_Job:_ Print all of the data exactly as written.

======== Given material

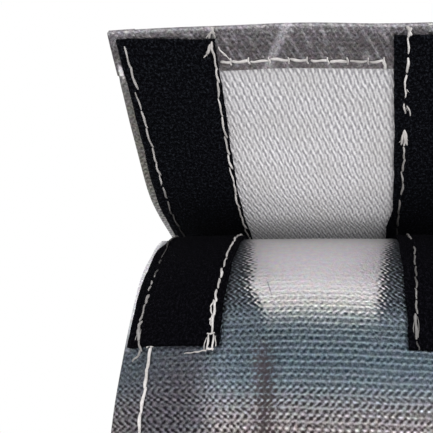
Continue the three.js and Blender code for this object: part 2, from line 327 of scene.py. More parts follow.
# The camera stands before the flap at the height of the crease, turned a little to the left.
camera = {
    "place": (6.8, -145.7, 179.6),
    "turnedLeft": 6.0,
    "tiltedUp": 4.04,
    "lens": 54.1,
    "shiftX": -0.148,
}
lens = bpy.data.cameras.new("camera")
lens.lens = camera["lens"]
lens.sensor_width = 36
lens.shift_x = camera["shiftX"]
lens.clip_start = 0.01
lens.dof.use_dof = False
viewer = newObject("camera", lens)
viewer.location = [c * mm for c in camera["place"]]
viewer.rotation_euler = (math.radians(90 + camera["tiltedUp"]), 0, math.radians(camera["turnedLeft"]))
scene.camera = viewer

# Plain soft light: a wide low lamp before the front, weaker ones at the side and behind, and an even world.
studio = {
    "floorColour": "#f1f1f0",
    "floorSize": 8.0,
    "shadowRadius": (0.252, 0.42),  # the floor keeps the bag's shadow this near, in metres
    "worldLevel": 0.62,
    "aimHeight": 0.1,
    "lamps": {
        "key": {"place": (0.45, -0.95, 0.5), "size": 1.0, "power": 11.0},
        "fill": {"place": (-0.8, -0.55, 0.7), "size": 0.9, "power": 3.0},
        "back": {"place": (0.1, 0.9, 0.9), "size": 0.9, "power": 5.0},
    },
}


# 1 for rays that come from the camera, or by way of gloss or glass.
def seenRays(add):
    path = add("LightPath")
    seen = 0.0
    for ray in ("Is Camera Ray", "Is Glossy Ray", "Is Transmission Ray"):
        seen = add("Math MAXIMUM", [seen, path.outputs[ray]])
    return seen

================

_Task output:_
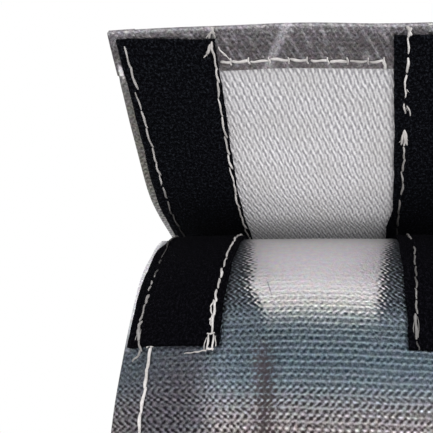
Continue the three.js and Blender code for this object: part 2, from line 327 of scene.py. More parts follow.
# The camera stands before the flap at the height of the crease, turned a little to the left.
camera = {
    "place": (6.8, -145.7, 179.6),
    "turnedLeft": 6.0,
    "tiltedUp": 4.04,
    "lens": 54.1,
    "shiftX": -0.148,
}
lens = bpy.data.cameras.new("camera")
lens.lens = camera["lens"]
lens.sensor_width = 36
lens.shift_x = camera["shiftX"]
lens.clip_start = 0.01
lens.dof.use_dof = False
viewer = newObject("camera", lens)
viewer.location = [c * mm for c in camera["place"]]
viewer.rotation_euler = (math.radians(90 + camera["tiltedUp"]), 0, math.radians(camera["turnedLeft"]))
scene.camera = viewer

# Plain soft light: a wide low lamp before the front, weaker ones at the side and behind, and an even world.
studio = {
    "floorColour": "#f1f1f0",
    "floorSize": 8.0,
    "shadowRadius": (0.252, 0.42),  # the floor keeps the bag's shadow this near, in metres
    "worldLevel": 0.62,
    "aimHeight": 0.1,
    "lamps": {
        "key": {"place": (0.45, -0.95, 0.5), "size": 1.0, "power": 11.0},
        "fill": {"place": (-0.8, -0.55, 0.7), "size": 0.9, "power": 3.0},
        "back": {"place": (0.1, 0.9, 0.9), "size": 0.9, "power": 5.0},
    },
}


# 1 for rays that come from the camera, or by way of gloss or glass.
def seenRays(add):
    path = add("LightPath")
    seen = 0.0
    for ray in ("Is Camera Ray", "Is Glossy Ray", "Is Transmission Ray"):
        seen = add("Math MAXIMUM", [seen, path.outputs[ray]])
    return seen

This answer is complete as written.